Славе не было и тридцати, а он уже матерел в лидера московского постмодернизма. В свердловском же его лидерстве не приходилось сомневаться, тем более что он, в отличие от меня, бравировал своим провинциализмом, всячески подчеркивая, что Москва – ничто в сравнении с седыми камнями Урала, якобы заряжавшими его волшебной энергией. Он уже побывал в Европе и США, издал книжечку (почему-то с израильской звездой на обложке), обсеменил статьями толстые столичные журналы (не везде эти семена прижились) – но всё это делалось как бы на бегу, в перерывах между прибытием и отправлением поезда «Москва – Свердловск».

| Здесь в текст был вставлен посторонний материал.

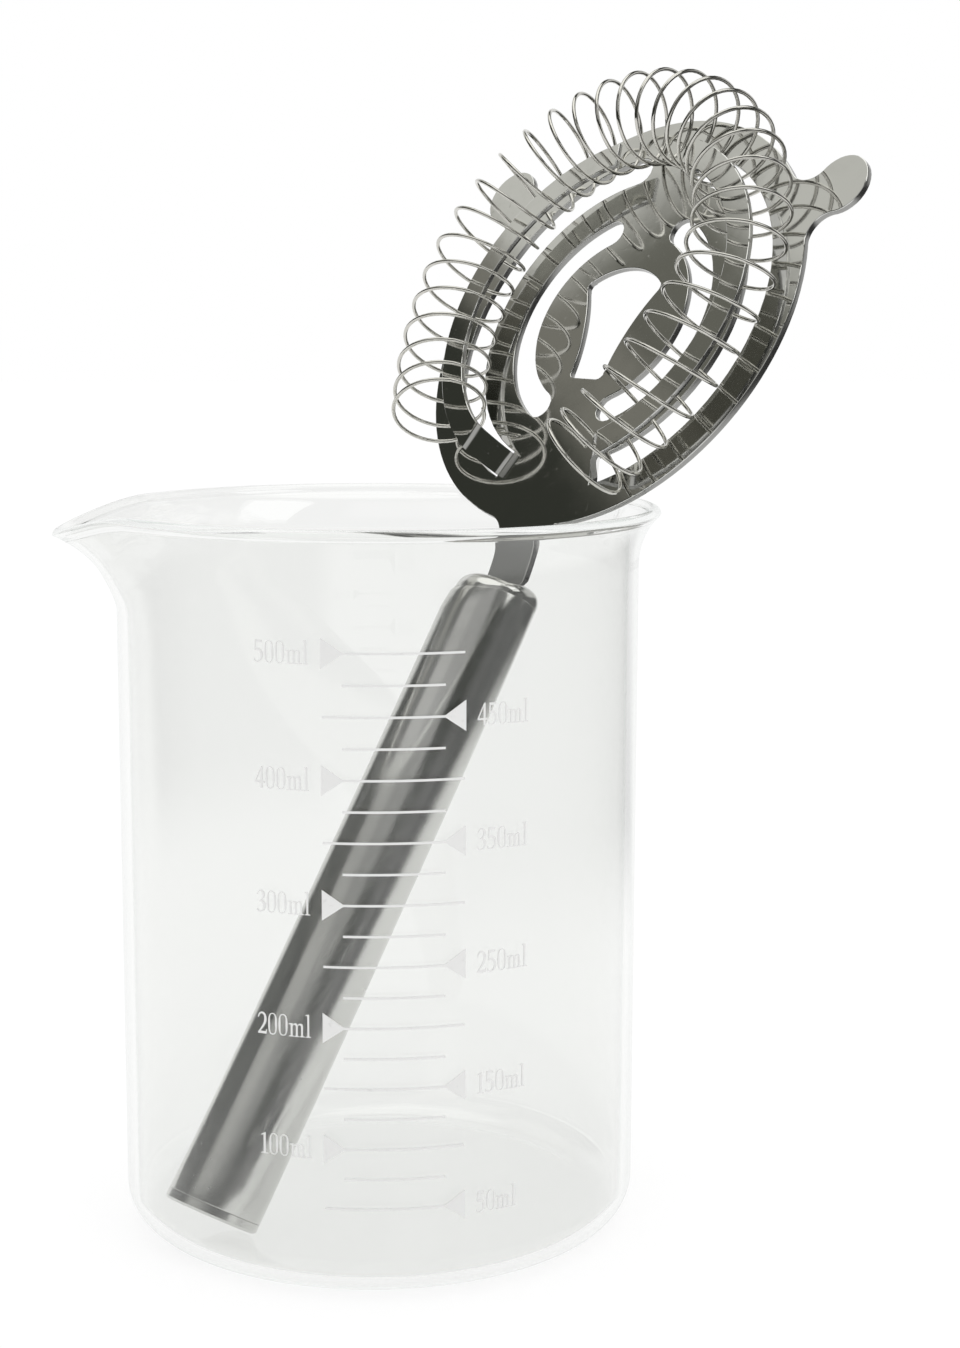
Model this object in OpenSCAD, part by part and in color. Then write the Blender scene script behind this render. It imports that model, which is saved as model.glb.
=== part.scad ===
// Graduated glass mixing pitcher with a spring-rimmed bar strainer standing in it.
// Millimetres, +Z up. The origin is the centre of the underside of the glass.
// The scale faces -Y and the pouring lip points along -X.

/* [Glass] */
// Outside diameter of the straight wall
body_d = 85.2; // [76:0.2:100]
// Height from the underside to the top of the rim
glass_h = 119; // [105:0.5:135]
// Thickness of the wall
wall_t = 1.7; // [1.4:0.1:2.6]
// Thickness of the floor
floor_t = 1.8; // [1.6:0.1:4]
// Outside radius between the wall and the underside
corner_r = 6.4; // [4:0.1:9]

/* [Rim and pouring lip] */
// Outside diameter over the rim
rim_d = 92.2; // [90:0.2:98]
// Thickness of the fire-rounded rim bead
bead_d = 2.2; // [1.8:0.1:3]
// Height over which the wall turns out to the rim
flare_h = 11; // [8:0.5:15]
// How far the tip of the lip stands out past the rim
lip_reach = 6.6; // [3:0.2:9]
// How far the tip of the lip lies below the rim
lip_drop = 3.6; // [1:0.2:5]
// Angle of the rim that the lip takes up
lip_angle = 68; // [50:1:90]
// Height over which the wall is drawn out into the lip
lip_h = 15; // [12:0.5:20]

/* [Scale] */
// Height from one arrow mark to the next, which holds 50 millilitres
mark_rise = 9.5; // [8:0.1:10.2]
// Number of arrow marks
marks = 10; // [4:1:10]
// Height of the zero level above the floor of the glass
zero_h = 3.8; // [0:0.2:6]
// Full width of an arrow mark
mark_w = 21.6; // [16:0.2:28]
// Width of the short line halfway between two arrow marks
half_mark_w = 15.4; // [8:0.2:15.8]
// Width of the printed lines
line_w = 0.35; // [0.25:0.05:0.6]
// Length of an arrow head
arrow_l = 3.4; // [2:0.1:5]
// Height of an arrow head
arrow_h = 4.7; // [3:0.1:6]
// Thickness of the fired enamel
print_t = 0.12; // [0.08:0.02:0.2]

/* [Strainer plate] */
// Diameter of the strainer plate
plate_d = 81.4; // [76:0.2:88]
// Thickness of the sheet
plate_t = 1.2; // [0.8:0.1:1.6]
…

Нелишне добавить, что Слава в то время много пил и с утра похмелялся (что в моих глазах – страшное дело!), волочился за каждой юбкой и имел на этом поприще большой успех, работал в свердловской многотиражке, составлял сборники уральского андеграунда, пробивал издание журнала «Лабиринт-Эксцентр», то и дело мотался в Ленинград, вдохновлялся сумасшедшими проектами, писал прозой и стихами, делал какие-то «инсталляции» и еще позволял себе часами болтать со мной и Меламедом, словно никуда не торопился и прибыл в Москву попить водочки и пообщаться. В какой бы редакции я ни побывал, везде слышал о Курицыне, который был «только что». Через полчаса я звонил Наташе и она говорила, что Слава давно сидит с Еременко и оба прилично нализались.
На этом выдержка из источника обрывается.